Still, one of the things I have learned over my 58 odd years is that one must at least entertain one's self. Working through the Greek of Parmenides' poem and writing my poems in response entertains me.
Saturday, December 14, 2013
Parmenides' poem starts with a prologue in which he is transported beyond the gates of day and night in a chariot drawn by immortal horses steered by the daughters of the sun. As Heidegger puts it, "far beyond the usual abidence of man" he is greeted by a goddess who reveals to him the truth.

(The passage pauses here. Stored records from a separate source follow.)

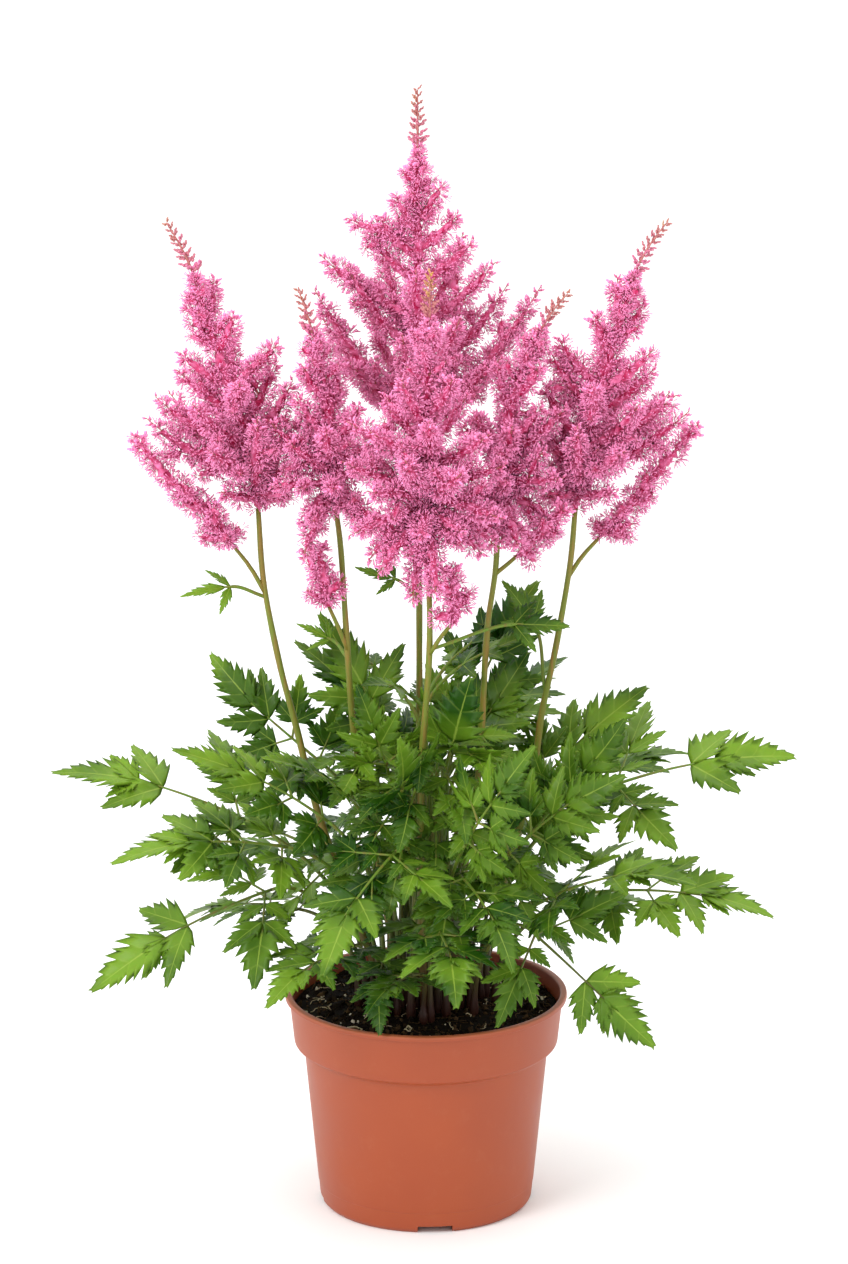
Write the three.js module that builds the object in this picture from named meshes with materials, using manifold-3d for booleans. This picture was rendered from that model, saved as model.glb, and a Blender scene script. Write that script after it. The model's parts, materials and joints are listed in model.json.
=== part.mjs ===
// An astilbe in its nursery pot: a clump of divided leaves and six flower stalks with feathery plumes,
// rooted in a filled, tapered plastic pot.
// Millimetres, +Z up, the origin in the middle of the pot's foot, the plant's front towards -Y.
import * as THREE from "three";
import { mergeVertices } from "three/addons/utils/BufferGeometryUtils.js";
import Module from "manifold-3d";

const wasm = await Module();
wasm.setup();

// ---------- driving dimensions ----------
const GAP = 0.3; // between two pieces that touch

const POT = {
  height: 132,
  rimRadius: 85,
  lipHeight: 3.4,
  bandTopRadius: 82.4,
  bandFootRadius: 79.4,
  bandHeight: 31,
  bodyTopRadius: 73.6,
  bodyFootRadius: 64,
  cornerRadius: 2.5,
  stepSlope: 3,
  wall: 1.6,
  floorUnder: 5,
  floorThickness: 2,
  footWidth: 6,
  sides: 24,
};
const NOTCH = { width: 21, height: 4.6, count: 4, turn: -85 };
const DRAIN = { radius: 4.5, ringRadius: 44, sides: 6 };

const SOIL = { sides: POT.sides, wallTop: 123, crown: 128.5, fall: 1.6, topRings: [0.6], ripple: 0.7 };
const ROOT_Z = 118; // where petioles and stalks end in the soil
const SURFACE_Z = 131; // just above the soil, where they begin to lean

const PETIOLE = { radius: 1.5, hubRadius: 1.05, tipRadius: 0.75, steps: 3, rise: 0.45, approach: 0.3 };
const LEAF_ARCH = 0.13; // rise of a blade's rib over its reach
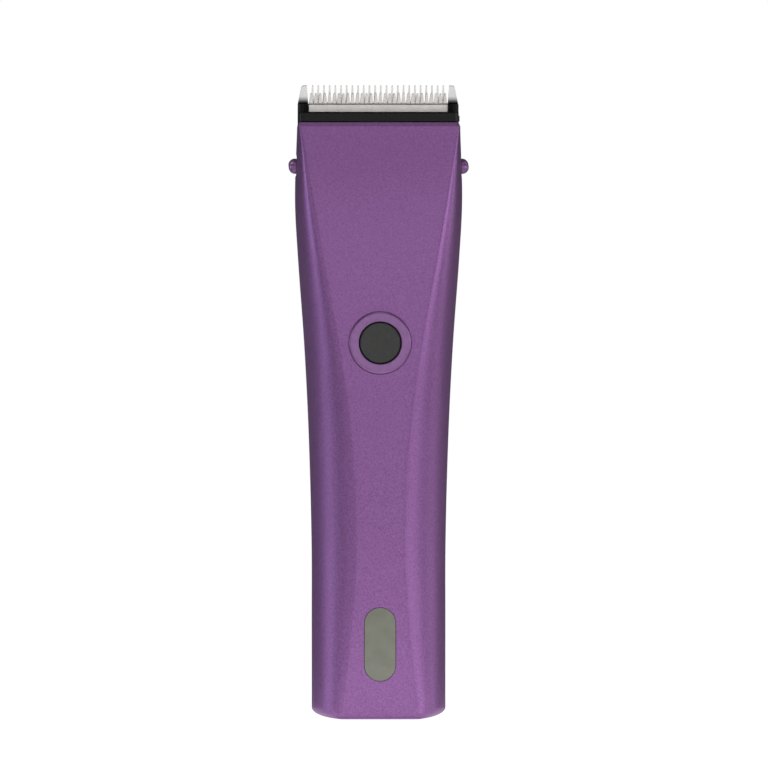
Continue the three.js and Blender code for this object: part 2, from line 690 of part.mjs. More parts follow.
// ---- Assembly ----------------------------------------------------------------

const clipper = new THREE.Group();

const bladeFrame = new THREE.Group();
bladeFrame.position.set(0, BLADE_TIP.y, BLADE_TIP.z);
bladeFrame.rotation.x = BLADE_LEAN;

function addCasing() {
  clipper.add(
    piece('front_shell', frontShell(), 'purple'),
    piece('rear_shell', rearShell(), 'purple'),
    piece('base_plate', basePlate(), 'purple'),
    piece('charge_window', chargeWindow(), 'window'),
    piece('button_ring', buttonRing(), 'ring'),
    piece('head_frame', headFrame(), 'blackMatte'),
    piece('chassis', chassis(), 'nylon'),
  );
  bladeFrame.add(piece('hair_seal', hairSeal(), 'foam'));
  caseScrewPlaces().forEach(([x, z], i) => {
    const headHeight = 1.6;
    const form = crossRecess(screw(2.7, 1.1, headHeight, CASE_SCREWS.length), headHeight, 1.6);
    const fastener = piece(`case_screw_${i + 1}`, form, 'zinc');
    fastener.rotation.x = -Math.PI / 2;
    fastener.position.set(x, CASE_SCREWS.seat, z);
    clipper.add(fastener);
  });
}

function addMotor() {
  clipper.add(
    piece('motor_can', motorCan(), 'zinc'),
    piece('motor_end_cap', motorEndCap(), 'nylon'),
    piece('magnet_left', magnet(-1), 'magnet'),
    piece('magnet_right', magnet(1), 'magnet'),
    piece('motor_bush', sleeve(ROTOR.bore, 2.3, 142.6, 144.1, 'z', [0, MOTOR.y], 20), 'brass'),
    piece('motor_bracket', motorBracket(), 'zinc'),
    piece('motor_shaft', rod(SHAFT.radius, SHAFT.bottom, SHAFT.top, 'z', [0, MOTOR.y], 16), 'steel'),
    piece('armature', armature(), 'copper'),
    piece('eccentric', eccentric(), 'nylon'),
  );
  [-1, 1].forEach((side) => {
    const name = side < 0 ? 'left' : 'right';
    const fastener = piece(`motor_screw_${name}`, screw(1.9, 0.85, 1.0, 1.9), 'zinc');
    fastener.position.set(side * MOTOR.screwX, MOTOR.y, BRACKET.top + GAP);
    const terminal = wideBox(0.9, -3.2, -2.6, 109.4, 113.4).translate(side * MOTOR.terminalX, 0, 0);
    clipper.add(fastener, piece(`motor_terminal_${name}`, terminal, 'brass'));
  });
  const lead = (side) => wire(LEAD_ROUTE.map(([x, y, z]) => [side * x, y, z]));
  clipper.add(
    piece('motor_lead_red', lead(1), 'redWire'),
    piece('motor_lead_black', lead(-1), 'blackWire'),
  );
}

function addElectronics() {
  const { front, thickness, halfWidth, bottom, top } = BOARD;
  const cellTop = BATTERY.bottom + BATTERY.length;
  const cell = rod(BATTERY.radius, BATTERY.bottom, cellTop, 'z', [0, BATTERY.y], 32);
  const tabAt = (z) => wideBox(3, -2, 5, z, z + 0.4);
  clipper.add(
    piece('battery_cell', cell, 'cell'),
    piece('battery_tab_bottom', tabAt(BATTERY.bottom - 0.7), 'zinc'),
    piece('battery_tab_top', tabAt(cellTop + GAP), 'zinc'),
    piece('circuit_board', wideBox(halfWidth, front, front + thickness, bottom, top), 'board'),
    piece('control_chip', wideBox(3.2, front - 1.5, front - GAP, 66, 72), 'blackMatte'),
    piece('capacitor', rod(1.8, 84, 92, 'z', [0, front - GAP - 1.8], 20), 'blackGloss'),
    piece('light_guide', frontProfile(capsuleOutline(3.4, 9.2, WINDOW.z), -12.8, -11.7), 'clear'),
    piece('tact_switch', tactSwitch(), 'blackMatte'),
    piece('power_button', powerButton(), 'blackMatte'),
    piece('switch_plunger', rod(1.4, -12.6, -11.6, 'y', [0, BUTTON_Z], 16), 'nylon'),
  );
  [14.5, 21, 27.5].forEach((z, i) => {
    clipper.add(piece(`charge_led_${i + 1}`, wideBox(1.0, -11.4, front - GAP, z - 0.8, z + 0.8), 'clear'));
  });
}

function addInlet() {
  const { halfX, halfY, wall, top, y } = INLET;
  const body = box(-halfX - wall, halfX + wall, y - halfY - wall, y + halfY + wall, 0, top);
  const recess = box(-halfX, halfX, y - halfY, y + halfY, -1, top - wall);
  const pinHoles = [-1, 1].map((side) => rod(1.0, 0, 20, 'z', [side * 2, y], 12));
  clipper.add(piece('charge_inlet', cut(body, recess, ...pinHoles), 'blackMatte'));
  [-1, 1].forEach((side) => {
    const name = side < 0 ? 'left' : 'right';
    clipper.add(piece(`inlet_pin_${name}`, rod(0.7, 5.4, 10.6, 'z', [side * 2, y], 12), 'brass'));
  });
}

function addBladeSet() {
  bladeFrame.add(
    piece('comb_blade', combBlade(), 'steel'),
    piece('blade_carrier', bladeCarrier(), 'blackGloss'),
    piece('cutter_blade', cutterBlade(), 'cutterSteel'),
    piece('drive_yoke', driveYoke(), 'nylon'),
    piece('cutter_slider', cutterSlider(), 'blackMatte'),
    piece('blade_spring_left', bladeSpring(-1), 'steel'),
    piece('blade_spring_right', bladeSpring(1), 'steel'),
  );
  [-1, 1].forEach((side) => {
    const name = side < 0 ? 'left' : 'right';
    const { head: radius, shank } = COMB_SCREWS;
    const profile = [[0, -3.6], [shank, -3.6], [shank, -1.3], [radius, -0.15], [0, -0.15]];
    const head = turned(profile, 'y', [0, 0], 16);
    const slotted = cut(head, box(-3, 3, -0.75, 1, -0.3, 0.3));
    const fastener = piece(`comb_screw_${name}`, slotted, 'steel');
    fastener.position.set(side * COMB_SCREWS.x, 0, COMB_SCREWS.z);
    bladeFrame.add(fastener);
  });
}

function addAdjuster() {
  bladeFrame.add(
    piece('adjuster_bail', adjusterBail(), 'nylon'),
    piece('adjuster_knob_left', adjusterKnob(-1), 'ring'),
    piece('adjuster_knob_right', adjusterKnob(1), 'ring'),
    piece('detent_spring', join(
      wideBox(7, -17.1, -16.7, -26, -17),
      wideBox(1.2, -17.0, -16.5, -21.6, -20.6),
    ), 'steel'),
  );
  clipper.add(piece('blade_latch', wideBox(4.6, -5.5, -4.9, 160.5, 167), 'steel'));
}

addCasing();
addMotor();
addElectronics();
addInlet();
addBladeSet();
addAdjuster();
clipper.add(bladeFrame);

export default clipper;
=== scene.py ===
import json
import math

import bmesh
import bpy
from mathutils import Matrix, Vector


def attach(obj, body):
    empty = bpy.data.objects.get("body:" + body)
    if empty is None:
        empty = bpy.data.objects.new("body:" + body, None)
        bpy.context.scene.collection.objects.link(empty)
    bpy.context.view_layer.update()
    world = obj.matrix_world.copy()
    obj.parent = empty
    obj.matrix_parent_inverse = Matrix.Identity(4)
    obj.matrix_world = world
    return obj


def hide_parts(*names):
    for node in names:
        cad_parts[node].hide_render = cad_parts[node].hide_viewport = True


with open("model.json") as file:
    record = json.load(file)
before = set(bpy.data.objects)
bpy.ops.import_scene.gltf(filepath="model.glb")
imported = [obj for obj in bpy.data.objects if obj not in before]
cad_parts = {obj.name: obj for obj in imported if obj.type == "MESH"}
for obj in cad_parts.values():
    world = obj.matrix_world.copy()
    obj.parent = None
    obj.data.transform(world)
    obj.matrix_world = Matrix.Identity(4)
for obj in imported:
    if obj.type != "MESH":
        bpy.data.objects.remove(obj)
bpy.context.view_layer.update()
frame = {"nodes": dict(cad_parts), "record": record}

# Cordless electric pet clipper on its tail: fine skins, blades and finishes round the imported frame.
# Lengths are millimetres until solid() turns them into metres; lamps are placed in metres.

MM = 0.001

# ---- Driving dimensions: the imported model's, with finer edges -------------------

FAR = 40  # half width of the cutting blocks, past every side of the casing
BELOW, ABOVE = -5, 200  # heights past both ends of the casing
OPEN_TOP = 172  # top of the hollow, past the casing's top
AHEAD, BEHIND_WALL = -25, -5  # in front of the casing, and behind its front wall
WALL = 2.0
SEAM_Y = 1.0  # plane between the casing halves
SEAM_HALF = 0.08  # half of the visible seam
TONGUE_INSET, TONGUE_REACH = 1.0, 0.7  # the rear half's tongue behind the seam, in from the outside
CASING_TOP = 167.4
BEVEL_BOTTOM = 166.3
TAIL_WIDTH, TAIL_DEPTH, TAIL_HEIGHT = 8.3, 1.6, 3.2
BASE_TOP = 0.55  # seam between the base plate and the shells
FOOT_TOP, FOOT_DEPTH = 1.6, 0.65  # bevel round the shells' lower edge

# Casing stations: height, half width, half width of the front facet, front and back surface.
STATIONS = [
    (0, 18.8, 10.8, -14.0, 14.5),
    (26, 18.8, 7.9, -15.4, 16.6),
    (50, 18.85, 6.65, -16.3, 17.8),
    (80, 19.65, 8.15, -16.8, 18.8),
    (105, 20.9, 11.5, -16.6, 18.9),
    (130, 22.7, 16.0, -15.0, 17.0),
    (146, 23.5, 18.8, -12.6, 13.6),
    (166.3, 22.9, 22.1, -8.2, 9.6),
]
HALF_WIDTH, FACET, FRONT, BACK = 1, 2, 3, 4
BEVEL_SIDE, BEVEL_FRONT = 0.5, 1.1  # how far the top bevel leans in
FACET_MARGIN = 0.5  # least width of the side beside the facet
FACET_DOME = 0.3
CREASE_SLOPE = 0.45
CREASE_FILLET = 0.35
SIDE_WEIGHT = 0.75
BACK_WEIGHT = 1.15
FLAT_STEPS, CREASE_STEPS, SIDE_STEPS, BACK_STEPS = 8, 5, 26, 40  # points round half of the outline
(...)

She tells him there are only two ways that can be thought: either being is, or being is not. She then warns against the path of not being. How can you say that nothing is? That way leads only to paradox and confusion. The other, and correct path, is that being is. She then defines some of these properties. Being is one, because how could it be differentiated from itself. Being is whole. It has no beginning and no end. Time is an illusion. This is the gist, though the meat is in the details which I will talk about in later posts.
The final, and probably longest part, of the poem was a discussion of the common understanding of nature with its comings and goings. There is not much of this section left. But in the existing fragments he discusses the fiery essence of the universe, it's various realms, and even how progeny inherit from their parents.
Many have noted the contradictions between the elements. The prologue involves movement and a normal sense of time. How is that possible given the changeless nature of being? And why do the third part in which the goddess imparts the common understanding of those who do not understand the true nature of being? If being I some and unchanging how can the discussion, or anything for that matter, progress or change?
I think it is actually possible to reconcile these contradictions, and actually find something of more than academic value here.